• [Task to complete]:
Only a number is wanted: how many lines in the listing contain the word "image"?

-- Record list start --

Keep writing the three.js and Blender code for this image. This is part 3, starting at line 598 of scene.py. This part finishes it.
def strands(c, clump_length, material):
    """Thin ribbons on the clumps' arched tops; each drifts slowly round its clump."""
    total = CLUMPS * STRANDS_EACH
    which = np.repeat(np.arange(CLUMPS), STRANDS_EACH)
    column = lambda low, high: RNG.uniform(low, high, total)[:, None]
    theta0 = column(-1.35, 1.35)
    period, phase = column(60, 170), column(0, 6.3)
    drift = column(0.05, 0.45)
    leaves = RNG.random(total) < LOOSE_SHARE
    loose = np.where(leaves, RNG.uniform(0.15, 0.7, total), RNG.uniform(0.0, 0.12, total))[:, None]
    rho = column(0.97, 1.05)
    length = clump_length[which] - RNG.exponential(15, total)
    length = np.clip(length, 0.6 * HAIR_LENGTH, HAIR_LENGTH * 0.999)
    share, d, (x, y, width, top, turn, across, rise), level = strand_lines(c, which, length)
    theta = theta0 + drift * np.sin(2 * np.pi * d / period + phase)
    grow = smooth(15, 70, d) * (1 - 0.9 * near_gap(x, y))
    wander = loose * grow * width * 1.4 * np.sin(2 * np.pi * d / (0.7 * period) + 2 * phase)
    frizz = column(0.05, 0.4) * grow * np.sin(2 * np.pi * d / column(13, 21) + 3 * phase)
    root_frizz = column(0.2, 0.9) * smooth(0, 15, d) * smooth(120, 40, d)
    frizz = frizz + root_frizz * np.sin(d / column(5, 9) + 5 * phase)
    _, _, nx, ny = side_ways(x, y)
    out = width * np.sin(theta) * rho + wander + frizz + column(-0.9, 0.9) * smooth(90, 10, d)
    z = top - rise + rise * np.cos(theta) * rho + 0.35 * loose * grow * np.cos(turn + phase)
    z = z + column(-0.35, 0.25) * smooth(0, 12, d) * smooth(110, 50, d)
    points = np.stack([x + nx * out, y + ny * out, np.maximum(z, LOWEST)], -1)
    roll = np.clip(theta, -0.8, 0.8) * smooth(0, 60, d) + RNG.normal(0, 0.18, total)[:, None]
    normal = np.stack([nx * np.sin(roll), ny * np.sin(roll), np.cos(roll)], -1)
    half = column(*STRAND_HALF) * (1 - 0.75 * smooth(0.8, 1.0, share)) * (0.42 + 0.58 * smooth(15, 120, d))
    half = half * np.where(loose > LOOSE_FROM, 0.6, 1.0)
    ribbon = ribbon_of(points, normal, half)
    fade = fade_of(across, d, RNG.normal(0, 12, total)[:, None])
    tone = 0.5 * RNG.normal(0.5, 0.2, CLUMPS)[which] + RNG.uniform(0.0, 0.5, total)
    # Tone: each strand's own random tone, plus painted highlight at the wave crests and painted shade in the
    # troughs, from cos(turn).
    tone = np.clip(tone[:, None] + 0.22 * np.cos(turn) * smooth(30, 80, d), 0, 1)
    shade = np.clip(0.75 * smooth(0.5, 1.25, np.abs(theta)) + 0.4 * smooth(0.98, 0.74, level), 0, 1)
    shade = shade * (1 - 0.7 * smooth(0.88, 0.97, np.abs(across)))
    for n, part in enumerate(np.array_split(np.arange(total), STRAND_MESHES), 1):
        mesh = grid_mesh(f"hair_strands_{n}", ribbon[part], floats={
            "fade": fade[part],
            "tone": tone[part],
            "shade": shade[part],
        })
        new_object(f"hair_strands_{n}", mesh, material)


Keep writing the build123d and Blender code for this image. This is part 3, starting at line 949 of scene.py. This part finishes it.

-- Record list end --

• [Result below]:
2